▼
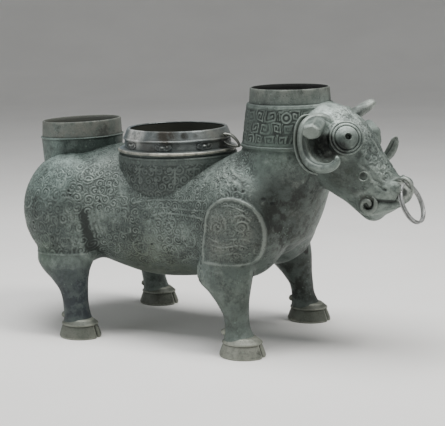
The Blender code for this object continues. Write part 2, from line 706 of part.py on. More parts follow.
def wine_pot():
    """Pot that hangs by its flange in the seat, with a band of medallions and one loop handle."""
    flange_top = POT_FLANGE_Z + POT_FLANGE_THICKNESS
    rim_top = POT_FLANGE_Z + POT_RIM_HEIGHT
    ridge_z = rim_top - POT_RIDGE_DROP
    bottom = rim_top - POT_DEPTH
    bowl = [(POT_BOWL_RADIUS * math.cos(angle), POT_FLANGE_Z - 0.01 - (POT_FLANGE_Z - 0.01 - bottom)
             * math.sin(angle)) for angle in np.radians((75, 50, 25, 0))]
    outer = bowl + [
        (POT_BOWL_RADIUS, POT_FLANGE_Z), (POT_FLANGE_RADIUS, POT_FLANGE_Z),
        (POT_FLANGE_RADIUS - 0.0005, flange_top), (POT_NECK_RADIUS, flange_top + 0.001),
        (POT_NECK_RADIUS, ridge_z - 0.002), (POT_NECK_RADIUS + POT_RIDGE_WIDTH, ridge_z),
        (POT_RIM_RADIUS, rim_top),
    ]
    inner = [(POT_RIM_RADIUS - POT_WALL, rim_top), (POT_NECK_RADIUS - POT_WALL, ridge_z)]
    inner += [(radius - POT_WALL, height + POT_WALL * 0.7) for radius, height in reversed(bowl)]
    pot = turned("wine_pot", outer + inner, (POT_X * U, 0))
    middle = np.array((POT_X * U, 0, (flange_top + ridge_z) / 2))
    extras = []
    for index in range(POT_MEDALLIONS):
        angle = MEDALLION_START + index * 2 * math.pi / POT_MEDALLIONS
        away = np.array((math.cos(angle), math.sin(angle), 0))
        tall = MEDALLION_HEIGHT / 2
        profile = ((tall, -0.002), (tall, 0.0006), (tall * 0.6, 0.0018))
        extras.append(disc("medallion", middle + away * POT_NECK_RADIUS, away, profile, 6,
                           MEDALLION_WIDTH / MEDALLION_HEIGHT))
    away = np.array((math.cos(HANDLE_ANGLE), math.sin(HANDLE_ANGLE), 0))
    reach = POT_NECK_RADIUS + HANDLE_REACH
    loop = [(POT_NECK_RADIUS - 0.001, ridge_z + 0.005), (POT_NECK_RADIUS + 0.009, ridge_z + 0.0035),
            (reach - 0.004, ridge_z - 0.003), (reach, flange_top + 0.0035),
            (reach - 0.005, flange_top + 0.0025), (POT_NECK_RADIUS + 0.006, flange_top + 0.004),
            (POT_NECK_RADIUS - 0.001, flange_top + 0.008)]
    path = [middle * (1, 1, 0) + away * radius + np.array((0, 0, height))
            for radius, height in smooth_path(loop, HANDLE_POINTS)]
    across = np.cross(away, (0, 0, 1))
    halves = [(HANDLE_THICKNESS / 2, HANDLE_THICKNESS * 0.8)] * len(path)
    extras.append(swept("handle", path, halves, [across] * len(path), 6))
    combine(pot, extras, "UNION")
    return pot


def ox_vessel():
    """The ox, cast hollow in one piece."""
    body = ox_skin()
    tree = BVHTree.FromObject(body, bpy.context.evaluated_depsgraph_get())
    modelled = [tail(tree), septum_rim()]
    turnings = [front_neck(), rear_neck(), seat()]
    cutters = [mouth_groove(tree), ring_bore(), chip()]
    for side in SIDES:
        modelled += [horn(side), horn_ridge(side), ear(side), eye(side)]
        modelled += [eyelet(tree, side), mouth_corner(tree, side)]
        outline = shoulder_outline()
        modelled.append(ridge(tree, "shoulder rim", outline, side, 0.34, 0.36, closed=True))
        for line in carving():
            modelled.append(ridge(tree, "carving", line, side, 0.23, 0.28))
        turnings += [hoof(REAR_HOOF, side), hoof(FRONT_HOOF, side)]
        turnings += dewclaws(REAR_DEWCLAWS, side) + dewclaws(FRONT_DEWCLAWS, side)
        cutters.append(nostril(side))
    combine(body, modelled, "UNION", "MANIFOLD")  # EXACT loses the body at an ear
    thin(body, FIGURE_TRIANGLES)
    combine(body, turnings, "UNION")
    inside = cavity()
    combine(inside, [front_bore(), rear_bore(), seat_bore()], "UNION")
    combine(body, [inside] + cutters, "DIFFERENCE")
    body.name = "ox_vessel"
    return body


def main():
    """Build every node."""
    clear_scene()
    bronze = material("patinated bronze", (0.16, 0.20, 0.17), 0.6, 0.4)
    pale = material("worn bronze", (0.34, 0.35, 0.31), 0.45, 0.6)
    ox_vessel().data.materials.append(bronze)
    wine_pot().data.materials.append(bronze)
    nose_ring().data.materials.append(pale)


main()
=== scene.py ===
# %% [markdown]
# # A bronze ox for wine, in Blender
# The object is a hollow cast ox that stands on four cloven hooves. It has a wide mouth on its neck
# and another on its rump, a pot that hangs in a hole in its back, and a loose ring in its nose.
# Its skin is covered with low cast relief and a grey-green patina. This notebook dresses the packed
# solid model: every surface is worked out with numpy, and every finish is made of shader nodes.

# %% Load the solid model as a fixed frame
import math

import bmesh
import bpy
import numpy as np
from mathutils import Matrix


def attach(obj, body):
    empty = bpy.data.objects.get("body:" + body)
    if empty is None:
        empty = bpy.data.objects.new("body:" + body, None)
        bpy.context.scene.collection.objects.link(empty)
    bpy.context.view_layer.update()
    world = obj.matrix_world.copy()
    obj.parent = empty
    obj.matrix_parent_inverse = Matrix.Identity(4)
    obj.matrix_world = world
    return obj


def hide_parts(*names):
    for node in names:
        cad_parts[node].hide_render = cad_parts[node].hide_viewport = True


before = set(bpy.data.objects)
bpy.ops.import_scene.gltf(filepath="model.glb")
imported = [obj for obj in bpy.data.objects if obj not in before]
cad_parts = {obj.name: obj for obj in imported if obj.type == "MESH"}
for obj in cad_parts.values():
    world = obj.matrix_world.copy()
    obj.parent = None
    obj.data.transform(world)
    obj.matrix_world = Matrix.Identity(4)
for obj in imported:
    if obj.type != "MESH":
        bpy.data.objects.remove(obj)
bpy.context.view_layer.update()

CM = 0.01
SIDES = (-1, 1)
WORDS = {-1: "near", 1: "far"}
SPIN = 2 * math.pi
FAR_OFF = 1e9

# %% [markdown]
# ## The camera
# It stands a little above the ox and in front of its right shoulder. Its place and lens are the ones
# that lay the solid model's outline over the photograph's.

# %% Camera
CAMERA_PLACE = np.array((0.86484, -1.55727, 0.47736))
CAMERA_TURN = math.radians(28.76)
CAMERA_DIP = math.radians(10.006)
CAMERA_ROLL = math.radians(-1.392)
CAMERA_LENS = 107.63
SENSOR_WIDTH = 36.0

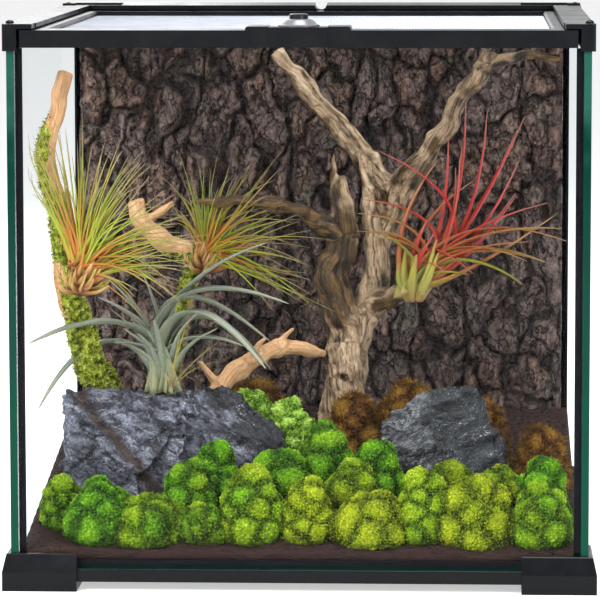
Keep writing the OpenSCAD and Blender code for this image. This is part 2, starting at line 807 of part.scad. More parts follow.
▲
# Challenge
Of the entries listed above, reproduce only the lines starting at the line containing "outline = shoulder_outline()" and ending at the line containing "for node in". Include both, exactly as they stand.

# Worked answer
        outline = shoulder_outline()
        modelled.append(ridge(tree, "shoulder rim", outline, side, 0.34, 0.36, closed=True))
        for line in carving():
            modelled.append(ridge(tree, "carving", line, side, 0.23, 0.28))
        turnings += [hoof(REAR_HOOF, side), hoof(FRONT_HOOF, side)]
        turnings += dewclaws(REAR_DEWCLAWS, side) + dewclaws(FRONT_DEWCLAWS, side)
        cutters.append(nostril(side))
    combine(body, modelled, "UNION", "MANIFOLD")  # EXACT loses the body at an ear
    thin(body, FIGURE_TRIANGLES)
    combine(body, turnings, "UNION")
    inside = cavity()
    combine(inside, [front_bore(), rear_bore(), seat_bore()], "UNION")
    combine(body, [inside] + cutters, "DIFFERENCE")
    body.name = "ox_vessel"
    return body


def main():
    """Build every node."""
    clear_scene()
    bronze = material("patinated bronze", (0.16, 0.20, 0.17), 0.6, 0.4)
    pale = material("worn bronze", (0.34, 0.35, 0.31), 0.45, 0.6)
    ox_vessel().data.materials.append(bronze)
    wine_pot().data.materials.append(bronze)
    nose_ring().data.materials.append(pale)


main()
=== scene.py ===
# %% [markdown]
# # A bronze ox for wine, in Blender
# The object is a hollow cast ox that stands on four cloven hooves. It has a wide mouth on its neck
# and another on its rump, a pot that hangs in a hole in its back, and a loose ring in its nose.
# Its skin is covered with low cast relief and a grey-green patina. This notebook dresses the packed
# solid model: every surface is worked out with numpy, and every finish is made of shader nodes.

# %% Load the solid model as a fixed frame
import math

import bmesh
import bpy
import numpy as np
from mathutils import Matrix


def attach(obj, body):
    empty = bpy.data.objects.get("body:" + body)
    if empty is None:
        empty = bpy.data.objects.new("body:" + body, None)
        bpy.context.scene.collection.objects.link(empty)
    bpy.context.view_layer.update()
    world = obj.matrix_world.copy()
    obj.parent = empty
    obj.matrix_parent_inverse = Matrix.Identity(4)
    obj.matrix_world = world
    return obj


def hide_parts(*names):
    for node in names:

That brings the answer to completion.